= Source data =
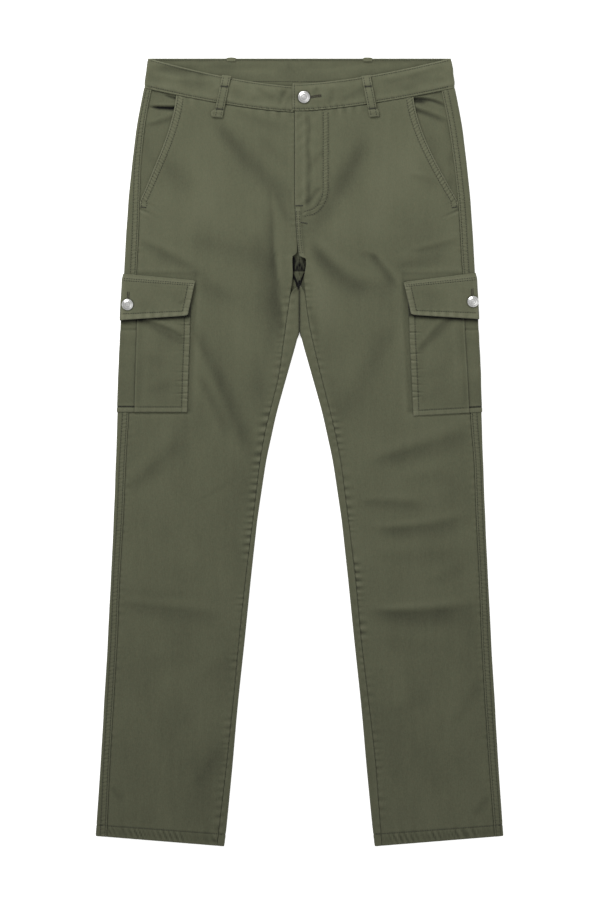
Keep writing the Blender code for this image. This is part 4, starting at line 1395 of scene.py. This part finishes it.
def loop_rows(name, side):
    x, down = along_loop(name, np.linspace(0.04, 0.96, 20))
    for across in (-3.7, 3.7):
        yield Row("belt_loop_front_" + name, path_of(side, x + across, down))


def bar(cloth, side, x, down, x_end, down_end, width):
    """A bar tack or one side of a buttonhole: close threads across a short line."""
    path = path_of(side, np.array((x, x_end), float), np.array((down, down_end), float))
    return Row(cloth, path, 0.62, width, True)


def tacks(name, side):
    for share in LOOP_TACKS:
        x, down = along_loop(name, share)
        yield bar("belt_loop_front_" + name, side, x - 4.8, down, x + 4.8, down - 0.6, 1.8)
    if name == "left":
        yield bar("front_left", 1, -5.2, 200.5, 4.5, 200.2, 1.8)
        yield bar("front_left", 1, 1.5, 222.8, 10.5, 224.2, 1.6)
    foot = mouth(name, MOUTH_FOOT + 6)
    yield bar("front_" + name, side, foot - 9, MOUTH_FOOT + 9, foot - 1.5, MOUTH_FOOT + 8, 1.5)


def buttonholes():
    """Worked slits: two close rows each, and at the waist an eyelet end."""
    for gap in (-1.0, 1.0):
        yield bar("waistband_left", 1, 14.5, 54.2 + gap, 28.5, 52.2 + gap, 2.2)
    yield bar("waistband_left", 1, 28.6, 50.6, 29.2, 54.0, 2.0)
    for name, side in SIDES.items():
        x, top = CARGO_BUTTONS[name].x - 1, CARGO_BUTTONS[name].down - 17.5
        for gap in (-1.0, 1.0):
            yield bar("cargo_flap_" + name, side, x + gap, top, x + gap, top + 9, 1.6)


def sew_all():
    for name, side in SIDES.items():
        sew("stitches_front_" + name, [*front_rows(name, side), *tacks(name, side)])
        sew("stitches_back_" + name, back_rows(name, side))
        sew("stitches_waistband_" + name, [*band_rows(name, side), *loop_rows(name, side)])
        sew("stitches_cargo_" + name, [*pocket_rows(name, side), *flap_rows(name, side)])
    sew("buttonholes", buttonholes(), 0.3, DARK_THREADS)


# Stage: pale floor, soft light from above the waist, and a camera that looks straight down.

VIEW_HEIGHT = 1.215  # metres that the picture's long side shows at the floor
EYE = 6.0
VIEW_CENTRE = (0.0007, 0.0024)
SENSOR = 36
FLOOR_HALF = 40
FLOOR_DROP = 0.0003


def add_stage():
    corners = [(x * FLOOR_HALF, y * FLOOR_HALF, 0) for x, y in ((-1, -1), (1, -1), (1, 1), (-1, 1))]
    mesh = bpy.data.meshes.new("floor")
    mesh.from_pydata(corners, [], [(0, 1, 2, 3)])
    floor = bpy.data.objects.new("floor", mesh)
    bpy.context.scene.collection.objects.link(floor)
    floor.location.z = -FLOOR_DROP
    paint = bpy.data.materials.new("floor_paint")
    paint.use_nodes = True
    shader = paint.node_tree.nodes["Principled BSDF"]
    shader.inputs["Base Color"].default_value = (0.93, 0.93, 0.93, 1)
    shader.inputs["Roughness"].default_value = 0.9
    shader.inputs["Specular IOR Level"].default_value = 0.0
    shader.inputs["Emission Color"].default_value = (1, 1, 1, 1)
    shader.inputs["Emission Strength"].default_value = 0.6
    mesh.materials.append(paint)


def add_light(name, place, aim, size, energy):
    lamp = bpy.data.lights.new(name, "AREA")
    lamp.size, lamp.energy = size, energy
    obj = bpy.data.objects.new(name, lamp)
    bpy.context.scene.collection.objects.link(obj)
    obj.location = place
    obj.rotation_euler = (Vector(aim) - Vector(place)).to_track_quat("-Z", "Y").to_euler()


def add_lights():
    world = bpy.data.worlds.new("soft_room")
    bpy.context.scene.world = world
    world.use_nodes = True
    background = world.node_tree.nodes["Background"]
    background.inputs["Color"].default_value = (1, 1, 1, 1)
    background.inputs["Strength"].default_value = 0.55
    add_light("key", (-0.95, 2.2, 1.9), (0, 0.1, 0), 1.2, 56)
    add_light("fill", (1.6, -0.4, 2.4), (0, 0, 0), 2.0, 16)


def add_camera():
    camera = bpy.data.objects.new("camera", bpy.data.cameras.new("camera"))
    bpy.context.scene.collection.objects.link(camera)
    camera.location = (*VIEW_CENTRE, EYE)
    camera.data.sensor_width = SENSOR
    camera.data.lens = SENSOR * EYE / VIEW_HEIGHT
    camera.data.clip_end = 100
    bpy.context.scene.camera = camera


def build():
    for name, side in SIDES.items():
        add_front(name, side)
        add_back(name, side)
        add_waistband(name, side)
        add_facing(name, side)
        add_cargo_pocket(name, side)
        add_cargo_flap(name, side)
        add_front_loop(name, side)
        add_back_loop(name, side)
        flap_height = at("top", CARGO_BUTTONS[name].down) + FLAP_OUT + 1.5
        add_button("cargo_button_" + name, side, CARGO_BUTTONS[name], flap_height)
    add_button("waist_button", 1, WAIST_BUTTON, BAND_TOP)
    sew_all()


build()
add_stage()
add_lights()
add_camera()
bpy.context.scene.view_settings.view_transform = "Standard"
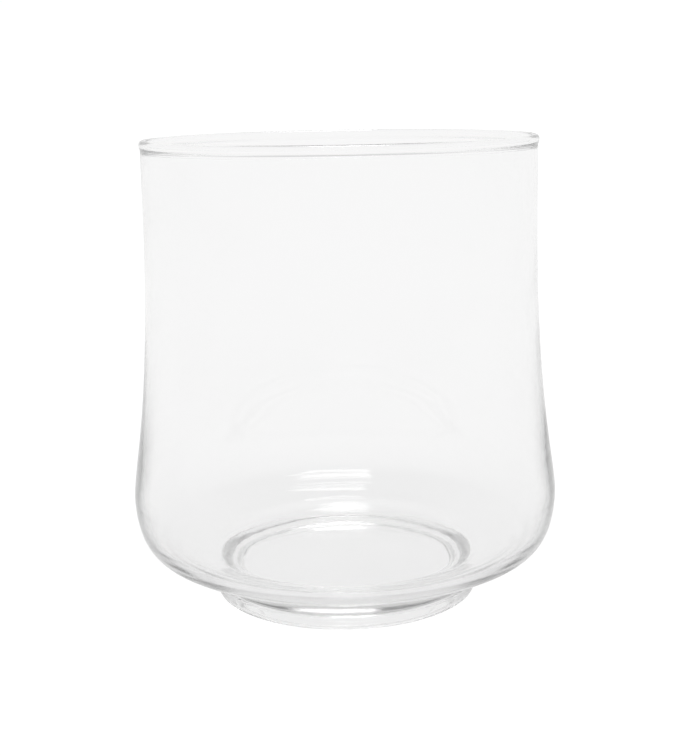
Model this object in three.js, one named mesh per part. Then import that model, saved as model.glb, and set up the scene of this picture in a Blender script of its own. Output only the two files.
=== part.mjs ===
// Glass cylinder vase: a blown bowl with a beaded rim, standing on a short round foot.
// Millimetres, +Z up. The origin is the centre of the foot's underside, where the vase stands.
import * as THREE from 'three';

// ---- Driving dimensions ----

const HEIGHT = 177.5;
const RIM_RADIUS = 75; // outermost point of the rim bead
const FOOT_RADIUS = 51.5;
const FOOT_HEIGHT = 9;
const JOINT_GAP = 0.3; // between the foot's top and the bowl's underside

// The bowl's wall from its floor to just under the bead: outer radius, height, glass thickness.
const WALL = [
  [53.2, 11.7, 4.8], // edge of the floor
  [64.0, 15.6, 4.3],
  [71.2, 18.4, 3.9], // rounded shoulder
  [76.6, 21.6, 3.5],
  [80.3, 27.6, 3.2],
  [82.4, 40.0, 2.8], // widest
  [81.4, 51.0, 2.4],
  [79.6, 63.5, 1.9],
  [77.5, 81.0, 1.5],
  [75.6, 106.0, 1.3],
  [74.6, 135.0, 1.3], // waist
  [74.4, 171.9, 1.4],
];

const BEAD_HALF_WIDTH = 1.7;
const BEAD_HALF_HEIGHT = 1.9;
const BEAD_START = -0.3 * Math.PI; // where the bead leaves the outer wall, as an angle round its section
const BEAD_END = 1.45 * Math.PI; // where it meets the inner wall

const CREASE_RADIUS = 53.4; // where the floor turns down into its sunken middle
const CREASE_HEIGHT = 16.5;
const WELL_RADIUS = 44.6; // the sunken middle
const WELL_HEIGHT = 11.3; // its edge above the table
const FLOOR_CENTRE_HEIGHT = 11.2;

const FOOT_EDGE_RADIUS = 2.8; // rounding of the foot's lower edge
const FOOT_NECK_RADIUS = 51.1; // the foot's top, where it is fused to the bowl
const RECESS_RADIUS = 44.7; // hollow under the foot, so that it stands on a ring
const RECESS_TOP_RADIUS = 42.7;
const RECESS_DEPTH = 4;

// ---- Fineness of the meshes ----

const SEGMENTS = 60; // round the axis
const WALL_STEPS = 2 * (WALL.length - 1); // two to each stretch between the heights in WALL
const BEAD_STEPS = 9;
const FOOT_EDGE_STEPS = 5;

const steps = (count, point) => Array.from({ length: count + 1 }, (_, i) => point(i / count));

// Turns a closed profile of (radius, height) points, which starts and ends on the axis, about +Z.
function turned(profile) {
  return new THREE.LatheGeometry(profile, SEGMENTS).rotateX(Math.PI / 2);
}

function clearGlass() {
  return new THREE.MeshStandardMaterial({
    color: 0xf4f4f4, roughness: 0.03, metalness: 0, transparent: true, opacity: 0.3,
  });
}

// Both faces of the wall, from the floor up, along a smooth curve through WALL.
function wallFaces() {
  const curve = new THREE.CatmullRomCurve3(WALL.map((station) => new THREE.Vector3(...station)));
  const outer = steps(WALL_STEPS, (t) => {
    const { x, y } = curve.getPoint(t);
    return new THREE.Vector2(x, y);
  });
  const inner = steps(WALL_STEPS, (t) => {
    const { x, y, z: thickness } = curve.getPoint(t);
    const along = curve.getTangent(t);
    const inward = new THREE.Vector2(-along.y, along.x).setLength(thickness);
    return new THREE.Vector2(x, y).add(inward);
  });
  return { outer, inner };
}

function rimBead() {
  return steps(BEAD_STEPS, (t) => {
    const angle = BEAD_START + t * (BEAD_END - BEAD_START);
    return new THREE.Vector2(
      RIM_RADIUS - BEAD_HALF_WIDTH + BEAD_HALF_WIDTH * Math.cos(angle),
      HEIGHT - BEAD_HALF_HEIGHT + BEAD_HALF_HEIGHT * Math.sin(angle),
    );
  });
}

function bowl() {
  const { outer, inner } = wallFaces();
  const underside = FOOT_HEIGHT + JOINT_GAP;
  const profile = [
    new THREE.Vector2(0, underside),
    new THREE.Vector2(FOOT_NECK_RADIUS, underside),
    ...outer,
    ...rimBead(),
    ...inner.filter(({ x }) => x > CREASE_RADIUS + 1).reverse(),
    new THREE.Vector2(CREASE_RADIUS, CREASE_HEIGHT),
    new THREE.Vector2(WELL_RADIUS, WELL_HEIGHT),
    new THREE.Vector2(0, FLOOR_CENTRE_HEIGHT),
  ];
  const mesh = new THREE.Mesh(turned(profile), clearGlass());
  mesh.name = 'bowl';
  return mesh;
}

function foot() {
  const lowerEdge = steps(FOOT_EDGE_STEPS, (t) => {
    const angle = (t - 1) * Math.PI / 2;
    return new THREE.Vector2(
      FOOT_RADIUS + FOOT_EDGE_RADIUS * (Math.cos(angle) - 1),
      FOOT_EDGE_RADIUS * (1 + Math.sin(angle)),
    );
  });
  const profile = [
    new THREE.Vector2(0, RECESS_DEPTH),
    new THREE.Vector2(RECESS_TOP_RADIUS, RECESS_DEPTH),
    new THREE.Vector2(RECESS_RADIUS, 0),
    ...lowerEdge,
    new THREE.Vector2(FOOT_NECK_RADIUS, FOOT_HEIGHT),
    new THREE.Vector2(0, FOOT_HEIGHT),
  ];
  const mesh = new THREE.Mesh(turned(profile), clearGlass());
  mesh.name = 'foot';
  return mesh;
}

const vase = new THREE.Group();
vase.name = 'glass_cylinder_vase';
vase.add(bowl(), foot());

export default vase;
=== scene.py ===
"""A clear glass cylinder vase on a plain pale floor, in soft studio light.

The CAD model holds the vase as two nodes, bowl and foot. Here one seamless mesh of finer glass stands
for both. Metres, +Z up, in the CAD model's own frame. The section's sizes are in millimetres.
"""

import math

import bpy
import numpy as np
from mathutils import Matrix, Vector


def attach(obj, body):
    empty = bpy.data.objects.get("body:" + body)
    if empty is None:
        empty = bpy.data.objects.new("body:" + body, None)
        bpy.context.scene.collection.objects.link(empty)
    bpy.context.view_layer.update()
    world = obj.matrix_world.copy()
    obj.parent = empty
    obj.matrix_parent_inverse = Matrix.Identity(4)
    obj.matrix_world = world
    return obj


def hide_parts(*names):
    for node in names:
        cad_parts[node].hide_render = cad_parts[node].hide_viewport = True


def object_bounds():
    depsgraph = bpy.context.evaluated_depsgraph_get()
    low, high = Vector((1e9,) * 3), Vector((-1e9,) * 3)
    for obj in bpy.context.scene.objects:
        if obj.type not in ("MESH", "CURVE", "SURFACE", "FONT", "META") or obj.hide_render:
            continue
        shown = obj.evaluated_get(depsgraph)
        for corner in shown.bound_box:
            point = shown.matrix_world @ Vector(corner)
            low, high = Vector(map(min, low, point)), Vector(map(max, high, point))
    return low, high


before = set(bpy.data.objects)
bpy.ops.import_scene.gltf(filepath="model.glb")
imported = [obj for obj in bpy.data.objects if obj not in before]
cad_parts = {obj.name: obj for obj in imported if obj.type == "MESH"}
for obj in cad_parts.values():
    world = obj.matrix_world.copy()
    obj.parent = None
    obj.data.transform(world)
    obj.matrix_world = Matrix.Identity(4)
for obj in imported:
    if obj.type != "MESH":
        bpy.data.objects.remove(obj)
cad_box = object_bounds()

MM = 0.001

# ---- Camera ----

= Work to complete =
Your task is to repeat exactly the lines from the one that contains "const vase = new THREE.Group();" through the one that contains "shown = obj.evaluated_get(depsgraph)", with both end lines included.

= Task result =
const vase = new THREE.Group();
vase.name = 'glass_cylinder_vase';
vase.add(bowl(), foot());

export default vase;
=== scene.py ===
"""A clear glass cylinder vase on a plain pale floor, in soft studio light.

The CAD model holds the vase as two nodes, bowl and foot. Here one seamless mesh of finer glass stands
for both. Metres, +Z up, in the CAD model's own frame. The section's sizes are in millimetres.
"""

import math

import bpy
import numpy as np
from mathutils import Matrix, Vector


def attach(obj, body):
    empty = bpy.data.objects.get("body:" + body)
    if empty is None:
        empty = bpy.data.objects.new("body:" + body, None)
        bpy.context.scene.collection.objects.link(empty)
    bpy.context.view_layer.update()
    world = obj.matrix_world.copy()
    obj.parent = empty
    obj.matrix_parent_inverse = Matrix.Identity(4)
    obj.matrix_world = world
    return obj


def hide_parts(*names):
    for node in names:
        cad_parts[node].hide_render = cad_parts[node].hide_viewport = True


def object_bounds():
    depsgraph = bpy.context.evaluated_depsgraph_get()
    low, high = Vector((1e9,) * 3), Vector((-1e9,) * 3)
    for obj in bpy.context.scene.objects:
        if obj.type not in ("MESH", "CURVE", "SURFACE", "FONT", "META") or obj.hide_render:
            continue
        shown = obj.evaluated_get(depsgraph)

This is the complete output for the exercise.